Agamenon: “Deu péssimo”
Eu sou um liberal nos costumes, como prova o meu casamento aberto com Isaura, a minha patroa, que tem o costume de me passar para trás. E um conservador em assuntos econômicos, porque tento desesperadamente conservar o pobre dinheiro que ganhei com o suor dos outros...
Eu sou um liberal nos costumes, como prova o meu casamento aberto com Isaura, a minha patroa, que tem o costume de me passar para trás. E um conservador em assuntos econômicos, porque tento desesperadamente conservar o pobre dinheiro que ganhei com o suor dos outros. Mas posso dizer que sou um homem realizado. Não tenho tudo que como, mas como tudo que tenho.
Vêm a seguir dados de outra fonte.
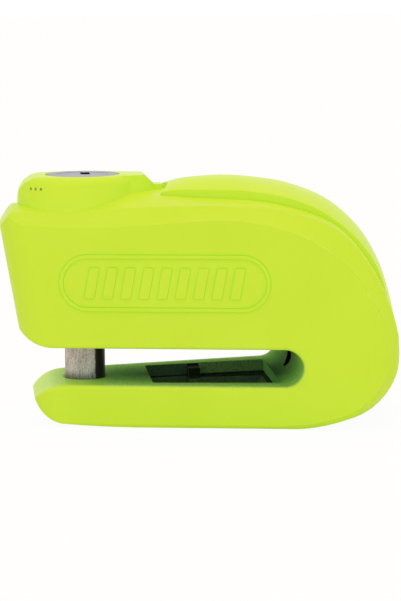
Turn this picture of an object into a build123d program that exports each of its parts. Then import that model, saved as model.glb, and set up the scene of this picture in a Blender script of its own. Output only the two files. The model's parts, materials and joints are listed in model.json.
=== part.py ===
from build123d import *
import math
import os

# Motorcycle brake-disc lock with a push-to-lock cylinder and an alarm.
# Millimetres. Built with the nose tip near X = 0, the length along +X, the
# mid-plane at Y = 0 and the flat base at Z = 0, then moved so that the origin
# is the centre of the whole lock's footprint.

os.makedirs("parts", exist_ok=True)

# ---------------------------------------------------------------- dimensions
# overall wedge, seen from above
bolt_x = 23.0              # axis of the bolt and of the cylinder
half_width_at_bolt = 15.4
taper = 0.205              # half-width gained per millimetre of length
nose_front_low = 9.57      # nose front at Z = -2
nose_front_high = -2.43    # nose front at Z = 70
nose_corner_r = 8.5
tail_corner_r = 8.0
crease_t = 0.84            # upper crease, as a share of the half-width

# brake-disc slot
slot_floor = 11.5
slot_roof = 21.5
slot_end_x = 75.0
slot_edge_r = 1.1
slit_w = 7.0
slit_z0 = 12.7              # its rounded lower end

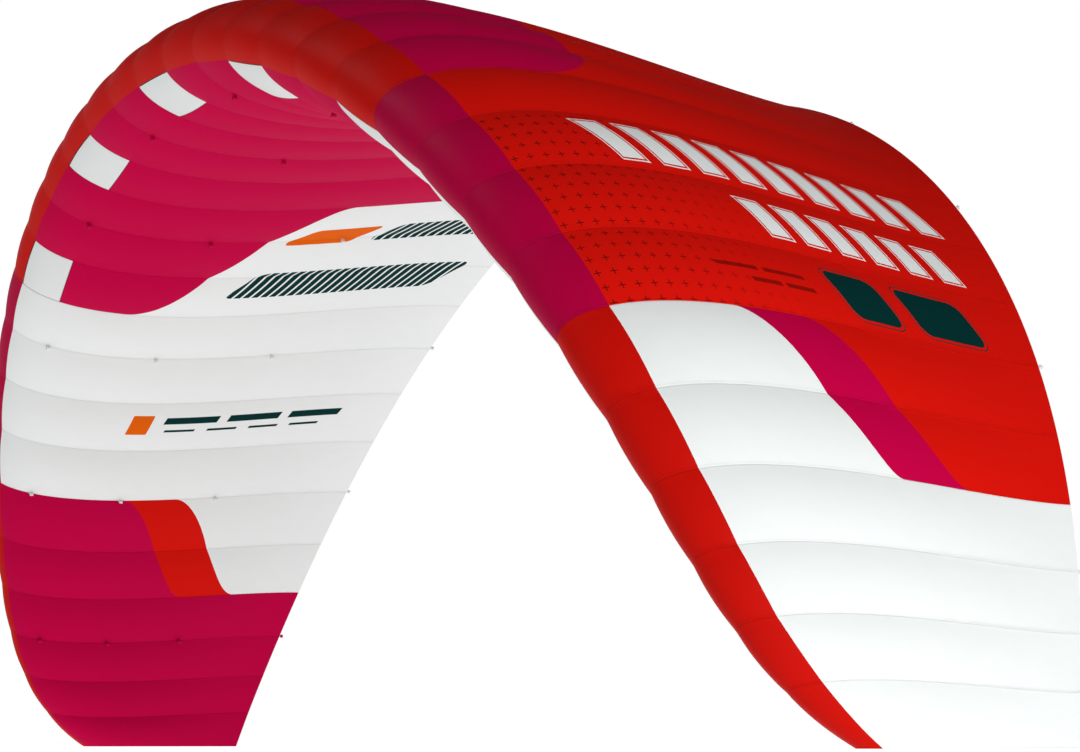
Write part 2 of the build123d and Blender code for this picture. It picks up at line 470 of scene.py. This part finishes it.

Depois de muito sacrifício, realizei o sonho do carro próprio e hoje, felizmente, vivo de favor em meu imóvel, o Dodge Dart 73, enferrujado, que fica estacionado na Rua da Amargura, sem número, fundos. Tá ruim pra todo mundo, mas pra mim tá pior.
Por causa da minha idade provecta e avantajada, estou perdendo a audição, o que é uma boa, porque assim, pelo menos, não sou obrigado a ouvir as queixas do meu gerente do banco. Aliás, esse mesmo gerente acabou de ser despedido e foi substituído por um robô. O pobre bancário agora está pedindo esmola aqui perto da minha casa, ao lado de muitos jornalistas que foram mandados recentemente embora da Globo. São tantos os desempregados globais que muita gente se pergunta: quanto tempo ainda os Marinho vão continuar trabalhando na empresa?
Nem todo pedinte de rua tem a sorte do mendigo pegador que virou uma celebridade nacional e hoje ganha a vida como coach. Aliás, virar coach também já não é mais uma opção para os que praticam a picaretagem. O mercado está saturado de pessoas que tentam ensinar a autoajuda, no caso a autoajuda a si mesmo. Uma outra opção é entrar no ramo de stand-up comedians, o que não dá mais pra mim porque mal consigo ficar em pé. Além do mais, segundo o Censo, 1/3 da população brasileira é composta de stand ups, 1/3 de influenciadores digitais e 1/3 de ex-BBBs.
Só me resta a nostalgia…Lembrar do passado, mesmo que não tenha acontecido, é a única atividade que me traz algum alento. Bons tempos aqueles de Epitácio Pessoa, Prudente de Moraes, Rui Barbosa (o Cabeção), Nilo Peçanha, Graça Aranha, Senador Dantas e o meu melhore amigo, o Avenida Rio Branco.
O Rio de Janeiro era uma cidade maravilhosa, sem esses traficantes que destroem a nossa mocidade com o flagelo dos “tóchicos”. Podia-se compra morfina tranquilamente sentado na Galeria Cruzeiro, entre uma média com pão canoa e um Odalisca sem filtro ao lado de Bororó, Jota Carlos, Calixto e o Ziraldo, que naquela época ainda não tinha brochado. O pervitin, o pantrophon, a cocaína e o Mandrix corriam soltos. Era só mandar o garoto dos recados comprar na pharmácia. Até mesmo as doenças venéreas não eram sexualmente transmissíveis como hoje em dia. Ah, que saudade que eu tenho da blenorragia, do condiloma, da tísica e do escorbuto! Nada que uma injeção King e um supositório de óleo de rícino não pudessem resolver.
Agamenon Mendes Pedreira é o jornalista idoso mais vivo do Brasil.